Despite a low £50,000 annual turnover limit for the Treasurers’ account at TSB, the benefits remain competitive. The account is intended to cut down the administration for small, not-for-profit organisations.
You may not have heard of Ulster Bank before, as it is predominantly only known in Northern Ireland and the Republic of Ireland. In fact, the company is even divided into two entities for both Northern and Republic of Ireland. Nevertheless, the bank’s accounts are however still offered throughout the UK, with UK Government Investments (UKGI) owning 62.4% of the company.
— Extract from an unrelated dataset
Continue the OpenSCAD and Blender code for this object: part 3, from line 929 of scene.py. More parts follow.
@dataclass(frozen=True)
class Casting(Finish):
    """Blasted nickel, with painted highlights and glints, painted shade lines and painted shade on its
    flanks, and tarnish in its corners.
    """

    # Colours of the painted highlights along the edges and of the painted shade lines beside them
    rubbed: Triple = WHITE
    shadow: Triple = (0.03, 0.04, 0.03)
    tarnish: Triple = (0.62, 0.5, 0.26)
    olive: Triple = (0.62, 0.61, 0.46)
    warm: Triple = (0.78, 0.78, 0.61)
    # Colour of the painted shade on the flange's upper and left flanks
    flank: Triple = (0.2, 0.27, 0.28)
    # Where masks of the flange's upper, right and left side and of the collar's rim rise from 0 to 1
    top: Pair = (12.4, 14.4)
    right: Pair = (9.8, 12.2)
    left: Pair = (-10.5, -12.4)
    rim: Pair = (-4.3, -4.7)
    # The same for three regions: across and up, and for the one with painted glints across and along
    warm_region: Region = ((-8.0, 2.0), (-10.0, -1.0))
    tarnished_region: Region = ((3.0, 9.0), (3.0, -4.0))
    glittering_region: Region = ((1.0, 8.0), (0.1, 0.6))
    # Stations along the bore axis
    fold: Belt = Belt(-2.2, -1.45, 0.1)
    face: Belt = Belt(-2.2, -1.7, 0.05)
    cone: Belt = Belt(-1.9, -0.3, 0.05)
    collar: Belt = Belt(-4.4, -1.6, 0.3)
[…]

In order to be eligible for the Not for Profit account, an organisation must be either a charity, community/voluntary organisation, social enterprise, religious organisation or a community development financial institution. Unlike some of the other options, a fresh for-profit startup will not qualify. This does, however, mean there is an extra focus and intentional service designed to cater for not-for-profit organisations.
Ulster Bank offers eligible not-for-profit organisations 24 months free banking when the annual annual turnover is under £250,000. Organisations that qualify but have a turnover over this can still receive 12 months free banking, providing annual turnover is under £1 million.